SPECTROSCOPIC AND COMPUTATIONAL STUDIES OF MATRIX ISOLATED ISO-CXBr$_{3}$ (X=F, Cl, Br)

Abstract

Iso-polyhalomethanes are important reactive intermediates in the condensed and gas-phase chemistry of halomethanes. Building upon our recent study of iso-bromoform, in this work the substituted iso-tribromomethanes (iso-CXBr$_{3}$; X = F, Cl, Br) were characterized by matrix isolation infrared and UV/Visible spectroscopy, supported by $ab$ $initio$ calculations, to further probe the structure, spectroscopy, properties, and photochemistry of these important intermediates. Selected wavelength laser irradiation of CXBr$_{3}$ samples in an inert rare gas (typically Ar; mixing ratio ~1:500) held at $\sim$5 K yielded iso-CXBr$_{3}$ (XBrC-Br-Br or Br$_{2}$C-Br-X). The observed infrared and UV/Visible absorptions are in excellent agreement with computational predictions, and the energies of various stationary points on the CXBr$_{3}$ Potential Energy Surfaces (PESs) were characterized computationally using DFT, MP2, and CCSD(T) methods in combination with triple and quadruple-zeta quality basis sets.
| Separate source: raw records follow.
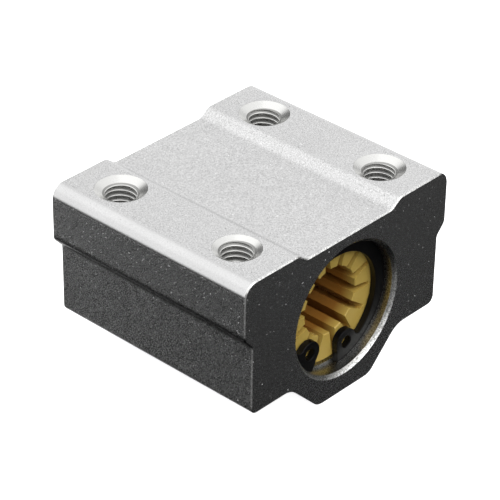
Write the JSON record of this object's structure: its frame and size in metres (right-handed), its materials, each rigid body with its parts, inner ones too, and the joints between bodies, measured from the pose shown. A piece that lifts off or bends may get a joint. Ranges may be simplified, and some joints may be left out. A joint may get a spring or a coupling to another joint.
{
  "type": "linear bearing block",
  "caption": "Extruded aluminium linear bearing block with tapped mounting holes and a ribbed polymer bushing that slides on a round shaft, held by internal retaining rings.",
  "frame": {"origin": "on the shaft axis, at the middle of the housing's length", "axes": "+Y along the shaft, away from the end that the picture shows; +X across the block; +Z out of the mounting face"},
  "size_m": [0.04, 0.035, 0.026],
  "materials": {
    "housing_aluminium": "blasted and clear anodised",
    "liner_polymer": "moulded, matte",
    "ring_steel": "blackened spring steel"
  },
  "bodies": {
    "root": {"housing": "housing_aluminium", "polymer_liner": "liner_polymer", "front_retaining_ring": "ring_steel", "rear_retaining_ring": "ring_steel"}
  },
  "joints": []
}
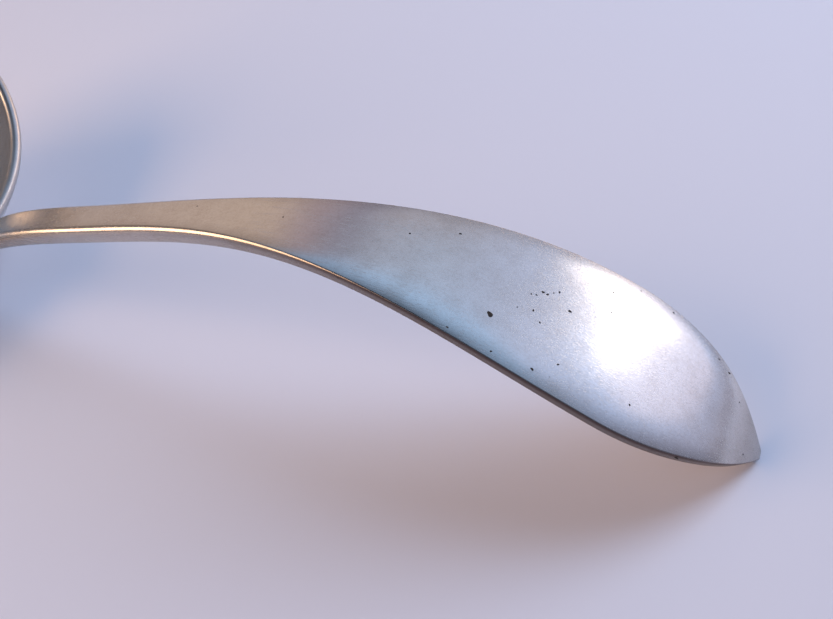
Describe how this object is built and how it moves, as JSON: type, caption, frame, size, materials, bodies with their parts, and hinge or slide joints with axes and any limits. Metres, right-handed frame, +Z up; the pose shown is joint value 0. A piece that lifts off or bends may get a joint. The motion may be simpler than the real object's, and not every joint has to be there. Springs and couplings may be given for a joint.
{
  "type": "sauce ladle",
  "caption": "Small silver sauce ladle with a round bowl and an arched handle that widens to a plain pointed end, laid down on its bowl and handle tip.",
  "frame": {"origin": "on the table under the middle of the ladle's overall length, on its plane of symmetry", "axes": "+X along the ladle from the bowl to the handle's tip, +Z up, as the ladle lies on a table"},
  "size_m": [0.1448, 0.056, 0.0401],
  "materials": {
    "raised_silver": "worn sterling silver, raised from sheet and polished, with fine scratches and light tarnish",
    "forged_silver": "worn sterling silver, forged and polished, with fine scratches, small dark pits and light tarnish",
    "silver_solder": "hard silver solder, slightly yellower and duller than the silver"
  },
  "bodies": {
    "root": {"bowl": "raised_silver", "handle": "forged_silver", "solder": "silver_solder"}
  },
  "joints": []
}
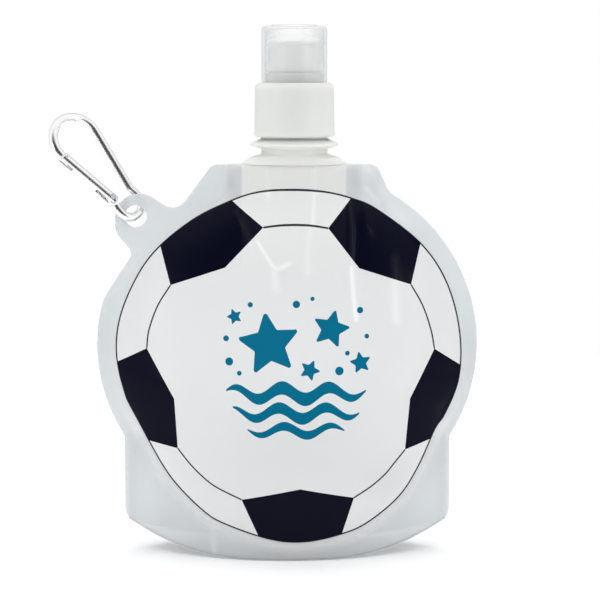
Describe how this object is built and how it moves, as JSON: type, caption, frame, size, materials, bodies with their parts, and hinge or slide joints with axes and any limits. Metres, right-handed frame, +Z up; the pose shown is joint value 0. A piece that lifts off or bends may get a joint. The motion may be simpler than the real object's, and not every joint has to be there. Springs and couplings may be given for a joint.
{
  "type": "collapsible sports squeeze bottle",
  "caption": "Flat film water pouch with a round printed body, gusseted base, screw cap with push-pull mouthpiece, clear overcap and small carabiner.",
  "frame": {"origin": "on the floor, under the middle of the whole bottle's width and depth, carabiner included; the spout's axis stands at x = +12.2 mm, y = 0", "axes": "+Z up along the spout, -Y towards the printed front, +X to the right as seen from the front"},
  "size_m": [0.1616, 0.055, 0.1994],
  "materials": {
    "printed_film": "glossy milky film, printed",
    "plain_film": "glossy milky film",
    "spout_plastic": "natural polyethylene, satin",
    "gasket_rubber": "white silicone",
    "cap_plastic": "natural polypropylene, satin",
    "mouthpiece_plastic": "natural polyethylene, satin",
    "overcap_plastic": "translucent, glossy",
    "carabiner_metal": "polished",
    "rivet_steel": "satin"
  },
  "bodies": {
    "pouch": {"front_panel": "printed_film", "rear_panel": "plain_film", "bottom_gusset": "plain_film", "spout": "spout_plastic"},
    "cap_seal": {"cap_gasket": "gasket_rubber"},
    "cap": {"cap_collar": "cap_plastic"},
    "push_pull": {"mouthpiece": "mouthpiece_plastic"},
    "cover": {"overcap": "overcap_plastic"},
    "carabiner": {"carabiner_frame": "carabiner_metal", "gate_rivet": "rivet_steel", "gate_spring": "rivet_steel"},
    "gate": {"carabiner_gate": "carabiner_metal", "latch_pin": "rivet_steel"}
  },
  "joints": [
    {"name": "cap_lead", "type": "slide", "parent": "pouch", "child": "cap_seal", "axis": [0, 0, 1], "range_m": [0, 0.00601]},
    {"name": "cap_turn", "type": "hinge", "parent": "cap_seal", "child": "cap", "pos_m": [0.0122, 0, 0.1669], "axis": [0, 0, 1], "range_deg": [0, 540]},
    {"name": "mouthpiece_pull", "type": "slide", "parent": "cap", "child": "push_pull", "axis": [0, 0, 1], "range_m": [0, 0.008]},
    {"name": "overcap_lift", "type": "slide", "parent": "push_pull", "child": "cover", "axis": [0, 0, 1], "range_m": [0, 0.03]},
    {"name": "carabiner_swing", "type": "hinge", "parent": "pouch", "child": "carabiner", "pos_m": [-0.0479, 0, 0.1273], "axis": [0, 1, 0], "range_deg": [-70, 25]},
    {"name": "gate_open", "type": "hinge", "parent": "carabiner", "child": "gate", "pos_m": [-0.05686, -0.00212, 0.13425], "axis": [-0.4974, 0.766, -0.4071], "range_deg": [0, 25], "stiffness_Nm_per_rad": 0.01, "springref_deg": -17.19, "deforming": ["gate_spring"]}
  ],
  "couplings": [
    {"joint": "cap_lead", "follows": "cap_turn", "m_per_rad": 0.00063662}
  ]
}
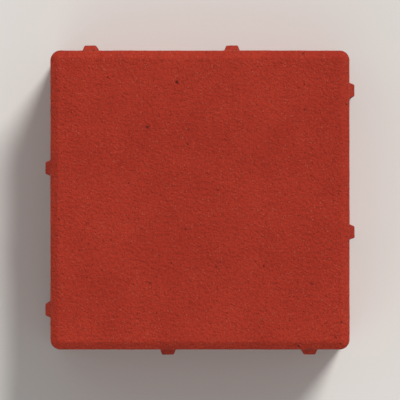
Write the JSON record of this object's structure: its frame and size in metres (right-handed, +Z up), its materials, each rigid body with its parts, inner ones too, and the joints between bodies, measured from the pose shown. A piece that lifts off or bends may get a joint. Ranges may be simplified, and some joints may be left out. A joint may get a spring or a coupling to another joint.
{
  "type": "concrete paving stone",
  "caption": "Square pressed concrete paving stone with a bevelled wearing face and spacer nibs on its sides, laid with sand joints.",
  "frame": {"origin": "middle of the bed face, which the stone stands on", "axes": "+Z up from the bed face to the wearing face; +X and +Y square to the sides, each of which carries its far nib at the corner that comes next going round from +X to +Y"},
  "size_m": [0.2034, 0.2034, 0.08],
  "materials": {
    "red_concrete": "matt pressed concrete, pigmented iron-oxide red right through"
  },
  "bodies": {
    "root": {"paving_stone": "red_concrete"}
  },
  "joints": []
}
These calculations show that the isomers are minima on the PESs that lie $\sim$200 kJ/mol above the global CXBr$_{3}$ minimum, yet are bound by some 60 kJ/mol in the gas-phase with respect to the CXBr$_{2}$ + Br asymptote. Laser irradiation of the isomers resulted in back photoisomerization to CXBr$_{3}$, and intrinsic reaction coordinate (IRC) calculations confirmed the existence of a first order saddle point connecting the two isomers. Calculations of important stationary points on the CXBr$_{3}$ PESs show that in the gas-phase the isomerization barrier lies energetically near the threshold for simple bond fission. The iso-CXBr$_{3}$ species are significantly stabilized in the condensed phase, due to the high degree of ion-pair character, as revealed by Natural Resonance Theory analysis.